The stuff you are left with. Grief, kitchen tables and armoires, mysterious notes and photos, memories, dress shirts, and, well, you get the drift.

Speaking of mysterious notes, I found this in one of my mom’s books a couple of years ago and have no idea what it means. It was tucked inside a greeting card inside a book. Tracy and I sat down and pondered it together for a few minutes last week and came up with basically nothing. This is part of what gets left behind and part of what it is to be a griever - to be haunted by questions that you can never get answered.

Mom, what did you mean?

Speaking of books, there are two beautiful passages that touch on the things that remain and the way those things can unravel us. The first is from a memoir called Two Years Before the Mast, by Richard Henry Dana. He writes about losing a man at sea, which you might not think would resonate, but it does because all specific losses have something general to say about loss.

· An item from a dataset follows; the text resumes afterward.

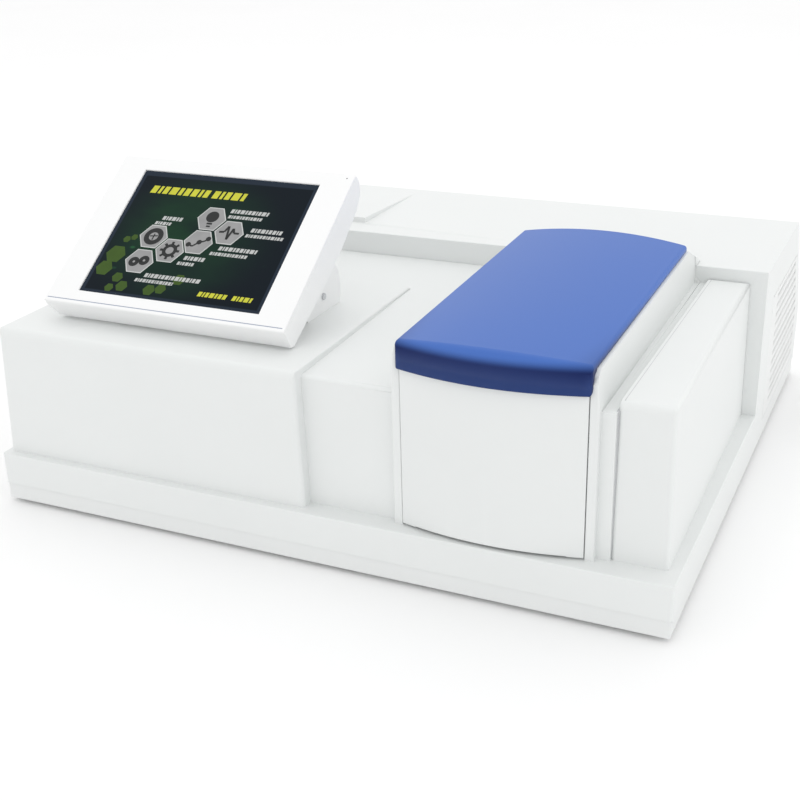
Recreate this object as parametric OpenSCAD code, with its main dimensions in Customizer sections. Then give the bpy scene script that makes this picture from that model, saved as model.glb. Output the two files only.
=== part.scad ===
// Bench-top double-beam spectrophotometer with a tilting touch display,
// a hinged sample-compartment lid and a pull-off front panel.
// Every piece is modelled in the cabinet frame, whose origin is the front-left
// corner of the tray, and is then moved so that the whole stands on z = 0.

/* [Cabinet] */
// Width of the cabinet
body_w = 600; // [580:1:740]
// Depth of the cabinet, front edge to rear edge
body_d = 560; // [540:1:690]
// Height of the ledge that the blocks stand on
plinth_h = 44; // [40:1:56]
// Height of the bottom tray below the seam
tray_h = 14.5; // [12:0.5:18]
// Wall of the moulded covers
wall = 3; // [2.5:0.5:4]
// Height of the rubber feet
foot_h = 4; // [3:0.5:10]
// How much the cover blocks narrow from the ledge to their tops
draft = 4; // [0:0.5:6]

/* [Left block] */
// Left edge of the left block
left_x0 = 4; // [2:1:10]
// Width of the left block, which carries the display
left_w = 296; // [280:1:300]
// Set-back of its front face from the cabinet's front edge
left_front = 8; // [6:1:14]
// Height of its top
left_top = 159.5; // [150:0.5:170]
// Depth at which its raised top ends
left_len = 232; // [215:1:250]

/* [Deck] */
// Set-back of the deck's front face
deck_front = 19; // [16:1:24]
// Height of the deck at the front
deck_z_front = 153.5; // [145:0.5:156]
// Height of the deck at the rear
deck_z_rear = 160; // [156:0.5:164]

/* [Rear block] */
// Depth of the rear block's top, front to back
rear_top_d = 176; // [150:1:260]
// Height of the rear block
rear_top = 181; // [175:1:200]
// Depth from the front edge to the rear block's front face
rear_front = 319; // [310:1:330]
// Height at which the rear wall starts to lean forward
lean_z = 72; // [60:1:90]

/* [Right cover] */
// Width of the right cover
right_w = 43; // [38:1:50]
// Gap between the right cover and the cabinet's right edge
right_margin = 9; // [8:1:14]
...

Death is at all times solemn, but never so much so as at sea. A man dies on shore; his body remains with his friends, and "the mourners go about the streets;" but when a man falls overboard at sea and is lost, there is a suddenness in the event, and a difficulty in realizing it, which give to it an air of awful mystery. A man dies on shore—you follow his body to the grave, and a stone marks the spot… Then, too, at sea—to use a homely but expressive phrase—you miss a man so much. A dozen men are shut up together in a little bark, upon the wide, wide sea, and for months and months see no forms and hear no voices but their own, and one is taken suddenly from among them, and they miss him at every turn. It is like losing a limb. There are no new faces or new scenes to fill up the gap… You miss his form, and the sound of his voice, for habit had made them almost necessary to you, and each of your senses feels the loss.

We had hardly returned on board with our sad report, before an auction was held of the poor man's clothes… Accordingly, we had no sooner got the ship before the wind, than his chest was brought up upon the forecastle, and the sale began. The jackets and trowsers in which we had seen him dressed but a few days before, were exposed and bid off while the life was hardly out of his body, and his chest was taken aft and used as a store-chest, so that there was nothing left which could be called his. Sailors have an unwillingness to wear a dead man's clothes during the same voyage, and they seldom do so unless they are in absolute want.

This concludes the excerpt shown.